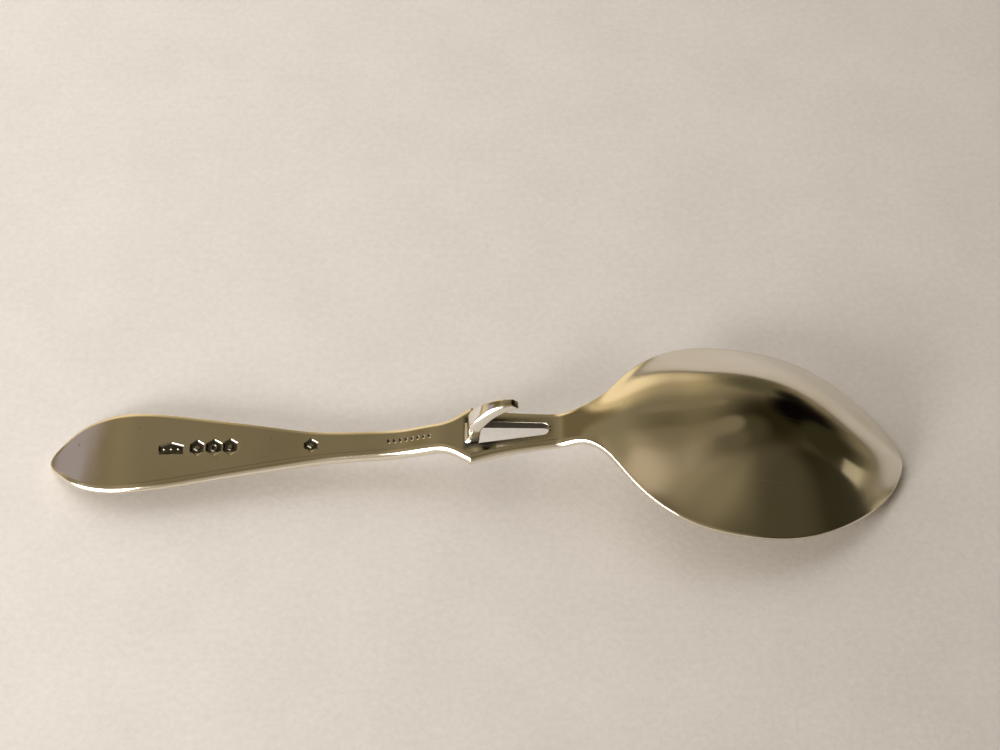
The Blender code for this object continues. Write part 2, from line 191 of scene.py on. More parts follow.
# Points across each section line, as shares from the middle to the edge
HANDLE_SHARES = np.concatenate((
    np.linspace(0, 0.22, 17), np.linspace(0.22, 0.46, 12)[1:],
    [0.52, 0.6, 0.68, 0.76, 0.83, 0.89, 0.94, 0.975, 1.0]))
STEM_SHARES = np.array([0.0, 0.12, 0.24, 0.36, 0.48, 0.6, 0.7, 0.79, 0.87, 0.94, 1.0])
BOWL_SHARES = np.concatenate((np.linspace(0, 0.9, 40), [0.93, 0.96, 0.98, 1.0]))

# The hook's foot lies in the root of the slot, a hair under the flat, and bends up over this radius
# to where its arch starts. The middle line of the arch is given as (x, z)
HOOK_FOOT = -4.4
HOOK_PROUD = -0.03
HOOK_BEND = 1.95
HOOK_BEND_POINTS = 7
HOOK_ROOT = -0.38
HOOK_LINE = ((-0.28, 13.35), (0.07, 14.65), (0.92, 15.95), (1.92, 17.1), (3.2, 18.13),
             (4.75, 18.92), (6.6, 19.42))

# Half widths and half thicknesses as (share of the hook's free length, size). Just below that
# length it flares by this much a side. HOOK_STATIONS is how many sections are drawn along it
HOOK_HALF_WIDTH = ((0.0, 1.95), (0.2, 1.88), (0.5, 1.5), (0.8, 1.02), (1.0, 0.72))
HOOK_HALF_THICKNESS = ((0.0, 1.05), (0.3, 1.05), (0.6, 0.98), (0.86, 0.86), (1.0, 0.6))
HOOK_FLARE = 0.4
HOOK_FLARE_FADE = (2.0, 0.2)
HOOK_STATIONS = 130
HOOK_STEP = 0.05

# Its corners, each at most a share of the half thickness, and its slanted end
HOOK_OUTER_CORNER = 0.8
HOOK_OUTER_LIMIT = 0.75
HOOK_OUTER_POINTS = 10
HOOK_INNER_CORNER = 0.3
HOOK_INNER_LIMIT = 0.45
HOOK_INNER_POINTS = 6
HOOK_CORNER_SHRINK = 0.5
HOOK_END_ROUND = 0.2
HOOK_END_POINTS = 6
HOOK_END_SLANT = 0.75
HOOK_SLANT_REACH = (2.6, 0.3)

# Distances under which two points are one, a point lies on the middle or is moved onto it, and a
# normal counts as missing
MERGE = 0.0004
ON_MIDDLE = 0.000001
MIDDLE_SNAP = 0.00001
NO_LENGTH = 0.000000001

# How far from a cut its border is looked for, over what length the crown's slope is taken, and the
# least half width that heights are shared out over
CUT_REACH = 0.5
SLOPE_STEP = 0.01
LEAST_REACH = 0.1


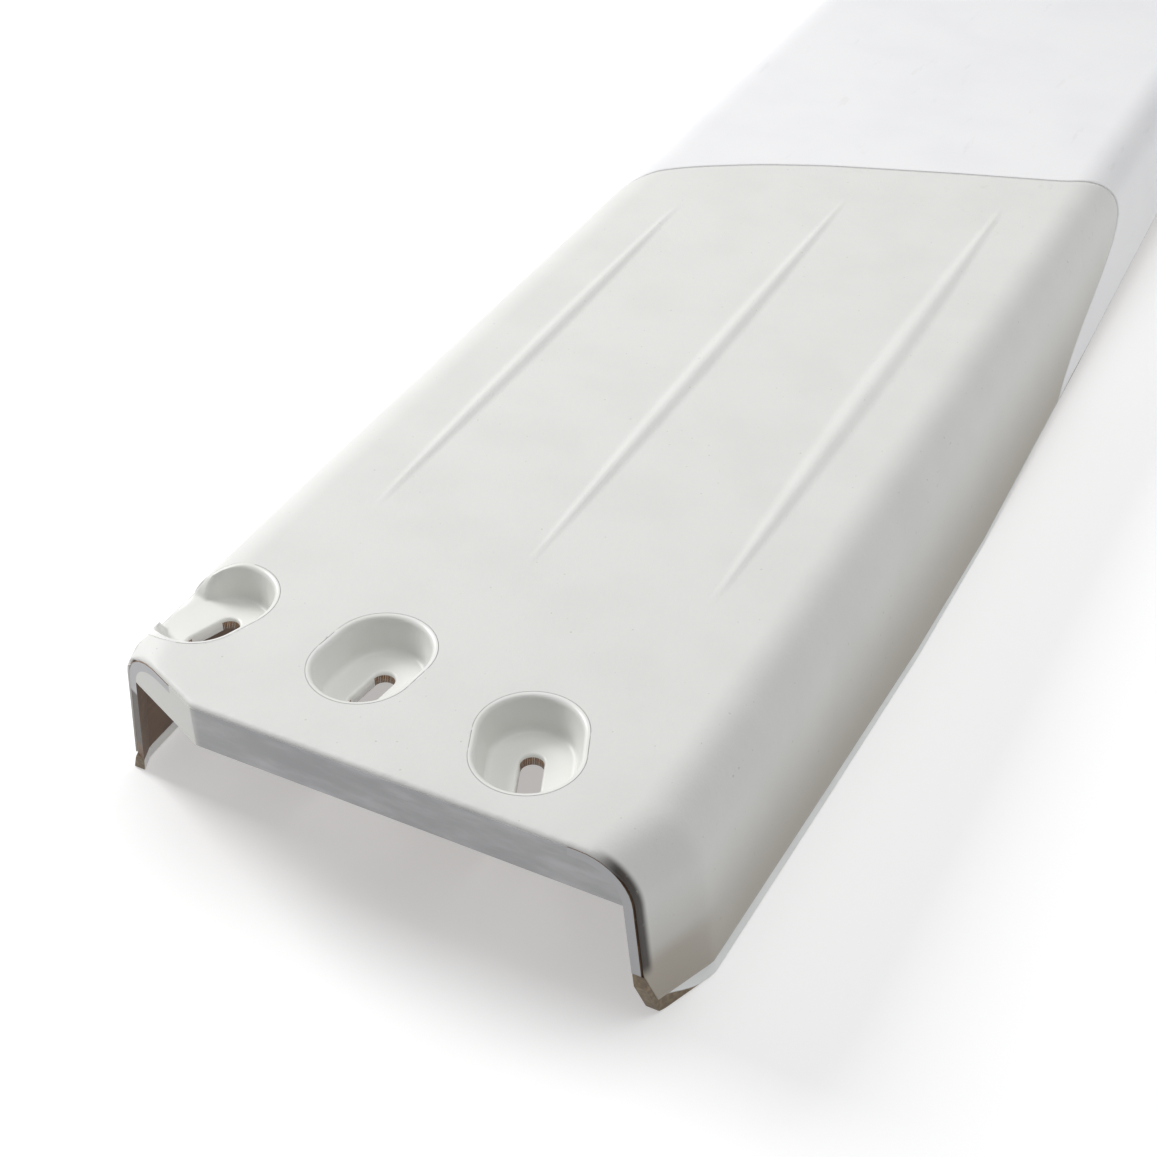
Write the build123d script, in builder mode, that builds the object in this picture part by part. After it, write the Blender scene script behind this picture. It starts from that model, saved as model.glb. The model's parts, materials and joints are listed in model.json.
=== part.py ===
"""Deep-channel diving board: a skinned timber and laminate deck with two side skirts and three bolt pockets.

+X is to the right of a diver who faces the water, +Y runs to the tip and +Z is up. The origin is under
the middle of the board, at the level of the lowest point of its skirts.
"""

import math
import os

from build123d import *

# ---- driving dimensions, in millimetres and degrees ----
BOARD_LENGTH = 1829.0  # a 6 ft board
SKIRT_DEPTH = 138.0  # deck surface to the lowest edge of the skirts
DECK_THICKNESS = 38.0  # deck surface to the flat underside

SKIN = 3.0  # moulded outer skin
LAMINATE = 7.0  # glass laminate under the skin
LOWER_LAMINATE = 3.0  # glass laminate under the core
END_CAP = 3.0  # plates that close the core at the rear

# Cross-sections from the rear to the tip: place behind the tip, half width of the flat deck,
# shoulder radius, and lean of the skirt away from upright.
STATIONS = [
    (0.0, 168.0, 42.0, 6.0),
    (55.0, 185.0, 45.0, 7.5),
    (240.0, 187.0, 45.0, 9.5),
    (430.0, 187.0, 45.0, 12.3),
    (BOARD_LENGTH, 187.0, 45.0, 12.3),
]
PANEL_HALF_WIDTH = 160.0  # where the deck laminate meets the rails
NOSE_HALF_WIDTH = 254.0
NOSE_RADIUS = 85.0  # corners of the tip seen from above
NOSE_ROUND = 40.0  # top edge of the tip
NOSE_RAIL = 110.0  # length of the rail piece that turns round the tip

# The lower edge of the skirts is level from the rear and then rises to the tip.
LEVEL_EDGE = 600.0
TIP_SKIRT_DEPTH = 62.0
REAR_TOE = (8.0, 27.0)  # length and height of the corner cut off each skirt at the rear

# Left rear corner, cut off at a slant.
CORNER_ALONG_REAR = 133.0  # from the centre line to where the cut starts
CORNER_SLOPE = 0.44  # forward run for each unit of width

# Bolt pockets: centre from the centre line, centre from the rear edge, turn from straight back.
POCKETS = [(-185.0, 100.0, -20.0), (-47.0, 99.0, -6.0), (94.0, 72.0, 22.0)]
POCKET_WIDTH = 71.0
POCKET_STRETCH = 22.0  # extra length over the width
POCKET_DEPTH = 28.0
POCKET_DRAFT = 8.0
CUP_WALL = 3.0
CUP_RIM_WIDTH = 5.0
CUP_RIM_DEPTH = 1.5
SLOT_WIDTH = 17.0
SLOT_LENGTH = 44.0
SLOT_SETBACK = 4.0  # slot centre behind the pocket centre

# Raised grip ribs: place across, rear point and front point from the rear edge.
RIBS = [(-142.0, 255.0, 812.0), (0.0, 247.0, 890.0), (142.0, 262.0, 942.0)]
RIB_WIDTH = 24.0
RIB_HEIGHT = 3.0

# Front limit of the textured tread, from left to right, as places across and from the rear edge.
SEAM = [
    (-262.0, 600.0), (-226.0, 762.0), (-208.0, 835.0), (-164.0, 891.0), (-104.0, 926.0),
    (-42.0, 953.0), (78.0, 993.0), (185.0, 1028.0), (222.0, 1020.0), (238.0, 930.0), (262.0, 760.0),
]

# Edge bands along the foot of the skirts.
BAND_HEIGHT = 12.0
BAND_END = 940.0  # where the band has run out to nothing
BAND_END_HEIGHT = 1.5

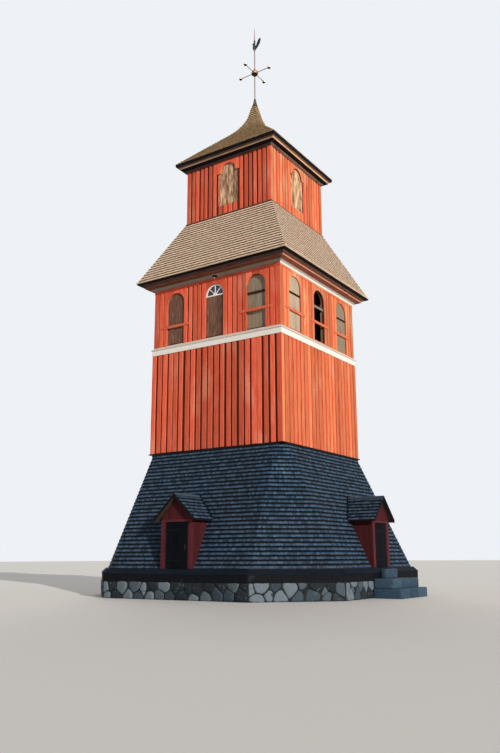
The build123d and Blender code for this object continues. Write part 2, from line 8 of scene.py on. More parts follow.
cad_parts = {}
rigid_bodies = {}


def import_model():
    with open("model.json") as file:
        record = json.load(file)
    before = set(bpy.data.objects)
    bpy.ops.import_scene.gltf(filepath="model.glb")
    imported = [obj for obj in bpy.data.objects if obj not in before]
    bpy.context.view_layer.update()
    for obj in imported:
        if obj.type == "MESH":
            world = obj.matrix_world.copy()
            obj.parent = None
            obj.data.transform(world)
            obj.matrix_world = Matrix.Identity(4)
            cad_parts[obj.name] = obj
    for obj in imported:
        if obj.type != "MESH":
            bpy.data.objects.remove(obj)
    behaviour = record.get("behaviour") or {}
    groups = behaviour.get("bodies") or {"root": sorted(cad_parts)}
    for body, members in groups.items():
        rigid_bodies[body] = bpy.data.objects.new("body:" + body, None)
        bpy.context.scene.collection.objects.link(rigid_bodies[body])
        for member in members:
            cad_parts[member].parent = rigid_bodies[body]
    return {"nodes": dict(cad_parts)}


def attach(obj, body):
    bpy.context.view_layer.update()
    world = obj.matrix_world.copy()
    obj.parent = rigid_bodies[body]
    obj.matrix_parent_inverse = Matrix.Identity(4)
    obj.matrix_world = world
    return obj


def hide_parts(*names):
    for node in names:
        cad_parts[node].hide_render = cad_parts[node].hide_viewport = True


leftovers = list(bpy.data.objects)
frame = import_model()
for thing in leftovers:
    bpy.data.objects.remove(thing)
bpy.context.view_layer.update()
rng = np.random.default_rng(1734)

# Sizes in metres, as in the CAD model, and where boards on it end. "half" is a distance from the
# axis to a side, and a field is the part of a wall between its corner boards.
SIDES = (0, 90, 180, 270)
FRONT, RIGHT, BACK, LEFT = SIDES
PLINTH_HALF, PLINTH_TOP, SILL_HALF = 6.65, 0.73, 6.68
SOLE_LEVEL, SOLE_TIP, SOLE_LEDGE, FLOOR_LEVEL = 1.04, 6.70, 6.50, 1.24
SKIRT_FOOT, SKIRT_HEAD, SKIRT_TOP = 6.36, 3.812, 6.59
SKIRT_LEAN = (SKIRT_FOOT - SKIRT_HEAD) / (SKIRT_TOP - FLOOR_LEVEL)
FOOT_CORNER, HEAD_CORNER, TANGENT = 0.7606, 1.3668, math.sqrt(2) - 1
DOOR_MIDDLES = {FRONT: 0.15, RIGHT: 0.08}
PORCH_HALF, DOOR_FACE, LINTEL, FRAME_HALF = 0.82, 6.50, 3.18, 0.84
LEAF_HALF, LEAF_FOOT, LEAF_HEAD, CHEEK_BACK, CHEEK_HEAD = 0.565, 1.262, 3.168, 5.33, 3.44
PORCH_RIDGE, PORCH_EAVES_HALF, PORCH_SLOPE, PORCH_FRONT, PORCH_DROP = 4.345, 1.055, 0.9716, 6.72, 0.084
LOWER_HALF, LOWER_FIELD, LOWER_FOOT, LOWER_TOP = 3.762, 3.56, 6.65, 11.61
BELFRY_HALF, BELFRY_FIELD, BELFRY_FOOT, BELFRY_HEAD, BELFRY_TOP = 3.722, 3.50, 12.03, 14.91, 15.46
WINDOWS, WINDOW_HALF, WINDOW_SILL, WINDOW_SPRINGING = (-2.4, 0.0, 2.4), 0.54, 12.10, 14.20
JAMB_HALF, SHUTTER_HALF, TRANSOM_HALF, TRANSOM_FOOT, TRANSOM_HEAD = 0.74, 0.535, 0.538, 13.81, 13.93
MID_FOOT, MID_HEAD, MID_TOP = 4.42, 2.66, 18.93
LANTERN_HALF, LANTERN_FOOT, LANTERN_SILL, LANTERN_SPRINGING = 2.615, 18.94, 19.4695, 21.3095
LANTERN_FIELD, LANTERN_TRIM, LANTERN_ARCH, LANTERN_SHUTTER = 2.43, 0.66, 0.50, 0.495
LANTERN_EAVES, LANTERN_TOP = 21.96, 22.3695
CAP_LEVEL, CAP_TOP, CROSS_LEVEL, VANE_LEVEL = 26.5495, 26.9595, 28.6895, 30.1995
SUNK = 0.005  # how far boards reach into what they are nailed to
GAP = 0.004  # half the joint between two planks
SLIVER = 0.012  # shingles cut narrower than this are left out
COVER = 0.030  # how far cover boards stand proud
RAGGED = 0.003  # how far that differs from board to board


# Shapes: every piece is a section carried along stations, worked out as whole arrays

def turned(points, angle):
    """Points (across, out, up) of the side at this angle: x = a cos t + o sin t, y = a sin t - o cos t."""
    t = math.radians(angle)
    across, out, up = np.moveaxis(np.asarray(points, float), -1, 0)
    return np.stack((across * math.cos(t) + out * math.sin(t),
                     across * math.sin(t) - out * math.cos(t), up), -1)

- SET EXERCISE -
Transcribe precisely the lines between the one that contains "cad_parts[member].parent = rigid_bodies[body]" and the one that contains "rng = np.random.default_rng(1734)", counting those two lines as part of the range.

- SOLUTION FOR THIS PROBLEM -
            cad_parts[member].parent = rigid_bodies[body]
    return {"nodes": dict(cad_parts)}


def attach(obj, body):
    bpy.context.view_layer.update()
    world = obj.matrix_world.copy()
    obj.parent = rigid_bodies[body]
    obj.matrix_parent_inverse = Matrix.Identity(4)
    obj.matrix_world = world
    return obj


def hide_parts(*names):
    for node in names:
        cad_parts[node].hide_render = cad_parts[node].hide_viewport = True


leftovers = list(bpy.data.objects)
frame = import_model()
for thing in leftovers:
    bpy.data.objects.remove(thing)
bpy.context.view_layer.update()
rng = np.random.default_rng(1734)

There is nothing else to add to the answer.